Have loved most of the genres from death metal to black metal to even nu-metal, thrash, glam rock. I love some guilty pleasures and some classics.

Talking of guilty pleasures, remember this lot from the Eurovision song contest? I was listening to them prior to it and recently bought their 2013 album....Lordi!!






I shouldn't like them as much as I do!!


----------



## Jade Warrior (Jan 18, 2014)

When you grow up you`ll turn to Jazz, but i still Luv Sabbath, try Weather report, jazz rock, and ya nearly a jazz nut.

Hightide - Death warmed up was big fav.


----------



## mally (Jul 15, 2006)

Anyone heard of Manowar? I'm a fan of rock/metal sort of stuff but an old friend and his brother and sister were into them around the time we left school. They're quite tongue in cheek, but cool.


----------



## Steve (Mar 18, 2014)

Soulfly :thumb:


----------



## President Swirl (Oct 23, 2011)

Yes, I've heard of Man O' War. Kind of Spinal Tap with talent. And Soulfly are very good, but I prefer Cavalera in Sepultura.


----------



## Steve (Mar 18, 2014)

President Swirl said:


> Yes, I've heard of Man O' War.

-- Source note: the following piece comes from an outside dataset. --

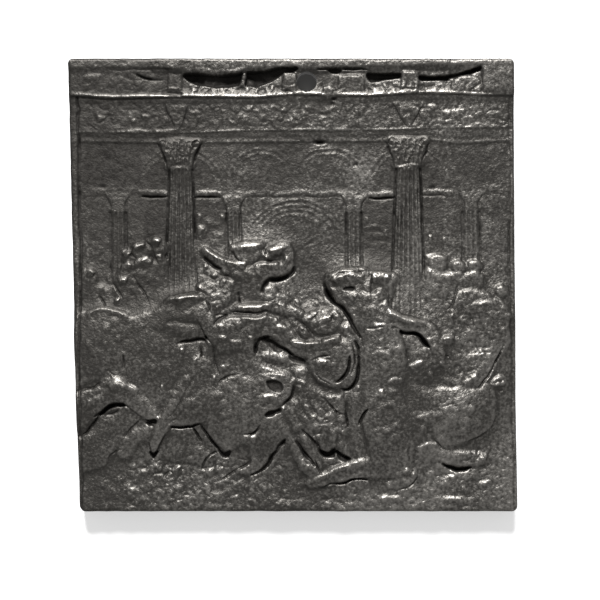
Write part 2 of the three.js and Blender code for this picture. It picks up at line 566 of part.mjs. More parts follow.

Kind of Spinal Tap with talent. And Soulfly are very good, but I prefer Cavalera in Sepultura.


Yeah he's mint. Some effort in those dreadlocks of his :lol:


----------



## leon2 gr (Apr 9, 2013)

dissection
rotting christ 
limbonic art
check them out if you didnt already


----------



## Alex_225 (Feb 7, 2008)

mally said:


> Anyone heard of Manowar? I'm a fan of rock/metal sort of stuff but an old friend and his brother and sister were into them around the time we left school. They're quite tongue in cheek, but cool.


Another guilty pleasure of mine but loved them for years and as said, a huge talent just mega mega cheesy!!! haha

Soulfly are brilliant, although I remember buying Sepultura's Roots album in 1996 when I was at school and being gutted hearing they'd split. First Soulfly album came along not that long after and once again I was hooked.

Another funny but heavy band are the Arnie inspired metallers, Austrian Death Machine. Well worth a look.


----------